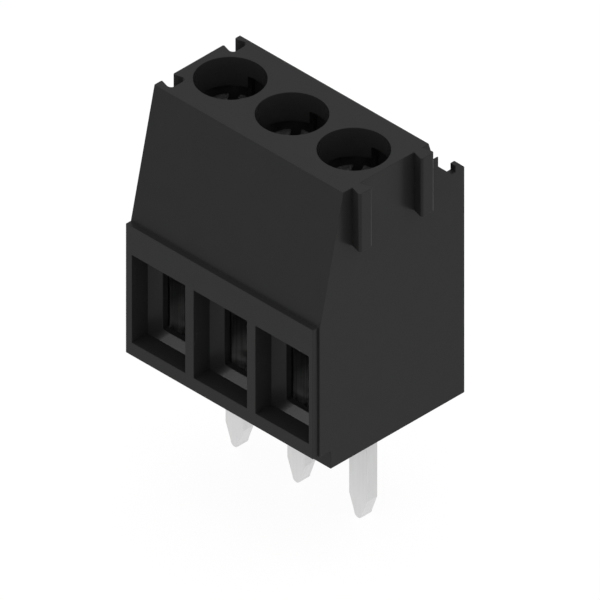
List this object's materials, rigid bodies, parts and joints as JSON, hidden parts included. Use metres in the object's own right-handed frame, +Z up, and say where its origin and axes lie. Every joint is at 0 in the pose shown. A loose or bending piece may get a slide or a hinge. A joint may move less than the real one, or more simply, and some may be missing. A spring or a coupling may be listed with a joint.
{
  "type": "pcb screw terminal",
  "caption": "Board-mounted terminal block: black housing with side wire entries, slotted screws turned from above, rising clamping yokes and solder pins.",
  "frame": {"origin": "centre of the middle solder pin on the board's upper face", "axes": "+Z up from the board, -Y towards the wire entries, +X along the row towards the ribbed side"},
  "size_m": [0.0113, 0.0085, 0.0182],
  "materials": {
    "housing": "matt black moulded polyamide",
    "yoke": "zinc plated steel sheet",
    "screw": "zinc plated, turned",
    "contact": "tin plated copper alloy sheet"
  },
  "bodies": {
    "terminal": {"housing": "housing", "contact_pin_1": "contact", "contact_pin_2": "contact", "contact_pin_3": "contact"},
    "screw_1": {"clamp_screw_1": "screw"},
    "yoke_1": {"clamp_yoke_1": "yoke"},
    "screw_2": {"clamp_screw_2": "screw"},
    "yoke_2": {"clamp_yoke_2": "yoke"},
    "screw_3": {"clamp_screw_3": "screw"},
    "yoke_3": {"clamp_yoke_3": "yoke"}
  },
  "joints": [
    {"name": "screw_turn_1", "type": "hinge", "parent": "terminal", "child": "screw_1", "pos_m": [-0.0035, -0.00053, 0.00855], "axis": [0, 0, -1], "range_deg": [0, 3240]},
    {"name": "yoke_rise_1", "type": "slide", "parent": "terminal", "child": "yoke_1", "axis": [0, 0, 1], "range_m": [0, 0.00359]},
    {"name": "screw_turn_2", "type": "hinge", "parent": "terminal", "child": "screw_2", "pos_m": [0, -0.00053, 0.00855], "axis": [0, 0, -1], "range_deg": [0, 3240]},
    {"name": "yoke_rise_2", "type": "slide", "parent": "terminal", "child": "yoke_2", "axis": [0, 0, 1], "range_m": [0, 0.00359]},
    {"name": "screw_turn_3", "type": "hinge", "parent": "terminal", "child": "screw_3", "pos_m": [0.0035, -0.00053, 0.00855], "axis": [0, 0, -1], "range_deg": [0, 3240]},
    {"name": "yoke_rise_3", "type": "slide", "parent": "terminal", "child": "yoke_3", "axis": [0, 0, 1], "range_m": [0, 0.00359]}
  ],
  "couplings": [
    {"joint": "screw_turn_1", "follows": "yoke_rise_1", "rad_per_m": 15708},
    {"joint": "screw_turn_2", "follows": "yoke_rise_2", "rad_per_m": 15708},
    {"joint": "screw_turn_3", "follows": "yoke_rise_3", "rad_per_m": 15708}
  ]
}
========
Brief: Where a line in the material above holds "joints", copy that line.

Result of this task:
List this object's materials, rigid bodies, parts and joints as JSON, hidden parts included. Use metres in the object's own right-handed frame, +Z up, and say where its origin and axes lie. Every joint is at 0 in the pose shown. A loose or bending piece may get a slide or a hinge. A joint may move less than the real one, or more simply, and some may be missing. A spring or a coupling may be listed with a joint.
  "joints": [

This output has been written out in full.